------ GIVEN ENTRIES
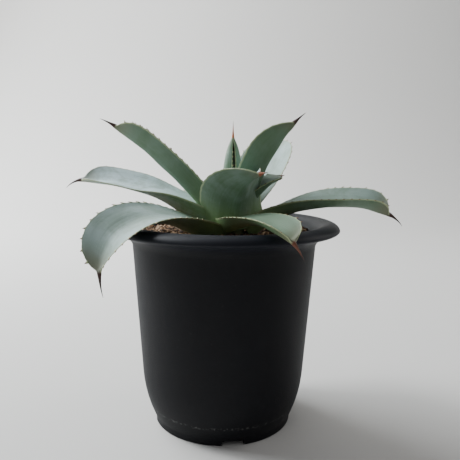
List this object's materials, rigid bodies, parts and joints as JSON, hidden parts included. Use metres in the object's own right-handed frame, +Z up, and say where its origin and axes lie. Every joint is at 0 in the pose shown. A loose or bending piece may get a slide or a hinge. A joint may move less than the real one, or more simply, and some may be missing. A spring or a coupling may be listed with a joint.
{
  "type": "potted agave plant",
  "caption": "Small living agave with broad toothed grey-green leaves and dark end spines, in a tapered black plastic pot with a rolled-over brim.",
  "frame": {"origin": "middle of the whole plant's footprint, on the surface the pot stands on; the pot's axis is at x -2.7 mm, y -7.9 mm", "axes": "+Z up, -Y towards the front of the plant, +X to its right"},
  "size_m": [0.1732, 0.1446, 0.1616],
  "materials": {
    "pot_plastic": "moulded black polypropylene, fine matte grain, smoother on the brim",
    "potting_mix": "loose gritty mix of pumice and bark, dry",
    "stem_tissue": "pale fleshy stem, brown at the roots",
    "leaf_skin": "waxy grey-green bloom over firm flesh, paler on the upper face, thin horny margin"
  },
  "bodies": {
    "root": {"pot": "pot_plastic", "potting_mix": "potting_mix", "stem": "stem_tissue", "leaf_core": "leaf_skin", "leaf_upper_right": "leaf_skin", "leaf_front_centre": "leaf_skin", "leaf_upper_left": "leaf_skin", "leaf_back_right": "leaf_skin", "leaf_inner_right": "leaf_skin", "leaf_left": "leaf_skin", "leaf_right": "leaf_skin", "leaf_front_right": "leaf_skin", "leaf_front_left": "leaf_skin", "leaf_back": "leaf_skin", "leaf_back_left": "leaf_skin"}
  },
  "joints": []
}
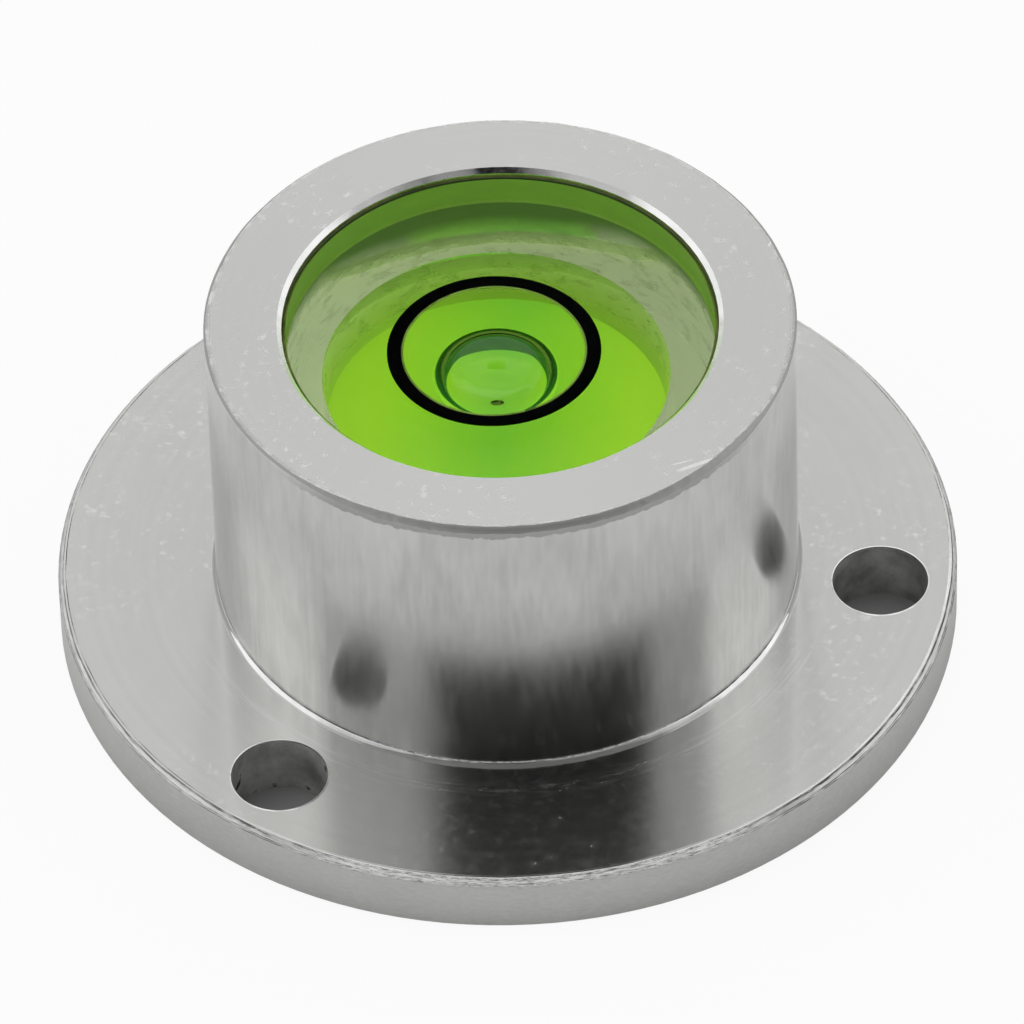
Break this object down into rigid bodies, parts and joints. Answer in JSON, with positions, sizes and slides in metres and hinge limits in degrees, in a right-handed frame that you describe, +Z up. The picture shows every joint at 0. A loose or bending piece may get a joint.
------------
AIM:
Output all records verbatim.

PROBLEM SOLUTION:
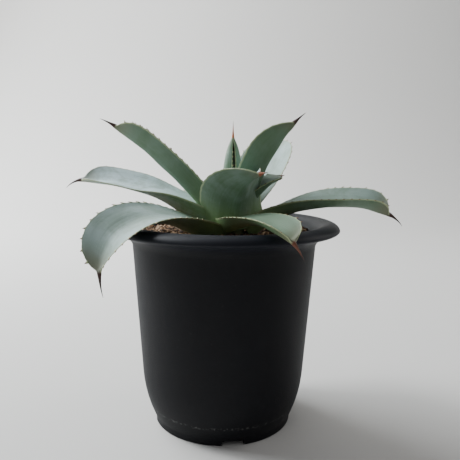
List this object's materials, rigid bodies, parts and joints as JSON, hidden parts included. Use metres in the object's own right-handed frame, +Z up, and say where its origin and axes lie. Every joint is at 0 in the pose shown. A loose or bending piece may get a slide or a hinge. A joint may move less than the real one, or more simply, and some may be missing. A spring or a coupling may be listed with a joint.
{
  "type": "potted agave plant",
  "caption": "Small living agave with broad toothed grey-green leaves and dark end spines, in a tapered black plastic pot with a rolled-over brim.",
  "frame": {"origin": "middle of the whole plant's footprint, on the surface the pot stands on; the pot's axis is at x -2.7 mm, y -7.9 mm", "axes": "+Z up, -Y towards the front of the plant, +X to its right"},
  "size_m": [0.1732, 0.1446, 0.1616],
  "materials": {
    "pot_plastic": "moulded black polypropylene, fine matte grain, smoother on the brim",
    "potting_mix": "loose gritty mix of pumice and bark, dry",
    "stem_tissue": "pale fleshy stem, brown at the roots",
    "leaf_skin": "waxy grey-green bloom over firm flesh, paler on the upper face, thin horny margin"
  },
  "bodies": {
    "root": {"pot": "pot_plastic", "potting_mix": "potting_mix", "stem": "stem_tissue", "leaf_core": "leaf_skin", "leaf_upper_right": "leaf_skin", "leaf_front_centre": "leaf_skin", "leaf_upper_left": "leaf_skin", "leaf_back_right": "leaf_skin", "leaf_inner_right": "leaf_skin", "leaf_left": "leaf_skin", "leaf_right": "leaf_skin", "leaf_front_right": "leaf_skin", "leaf_front_left": "leaf_skin", "leaf_back": "leaf_skin", "leaf_back_left": "leaf_skin"}
  },
  "joints": []
}
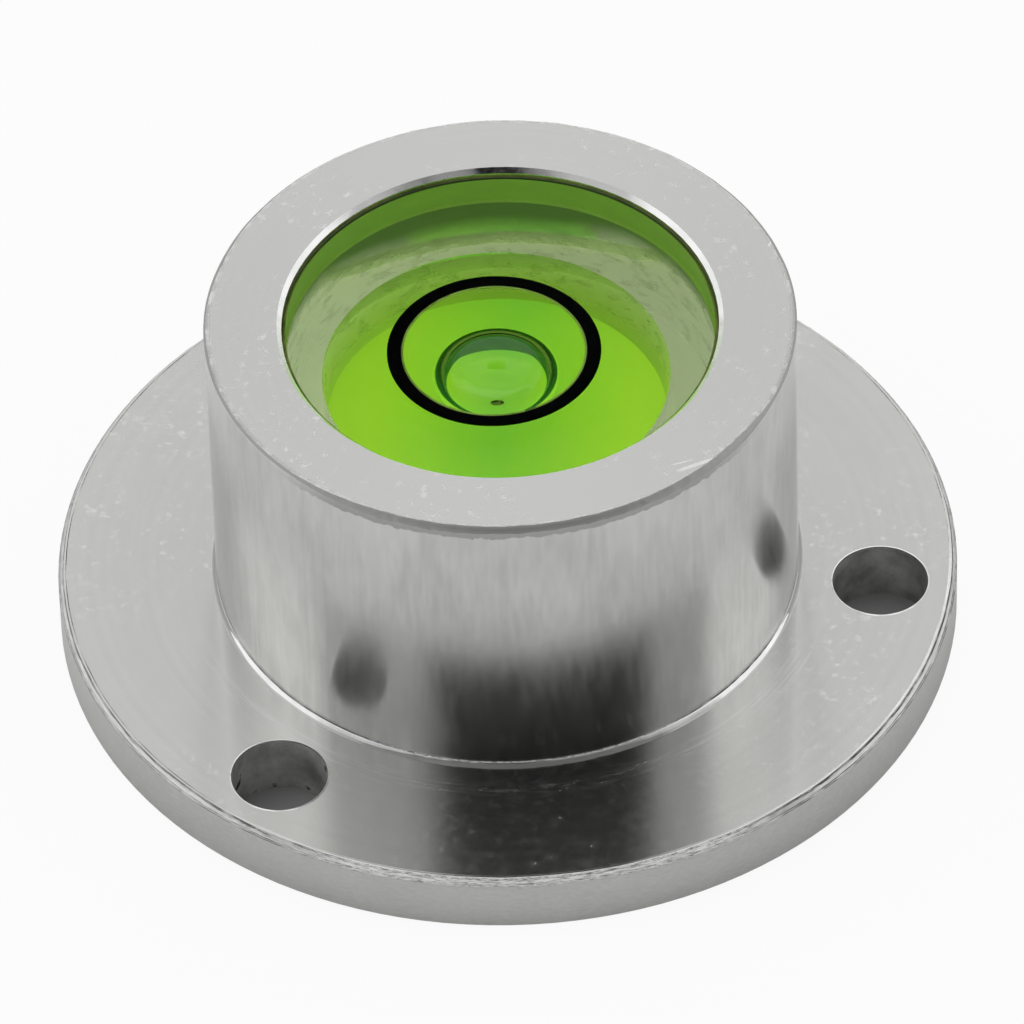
Break this object down into rigid bodies, parts and joints. Answer in JSON, with positions, sizes and slides in metres and hinge limits in degrees, in a right-handed frame that you describe, +Z up. The picture shows every joint at 0. A loose or bending piece may get a joint.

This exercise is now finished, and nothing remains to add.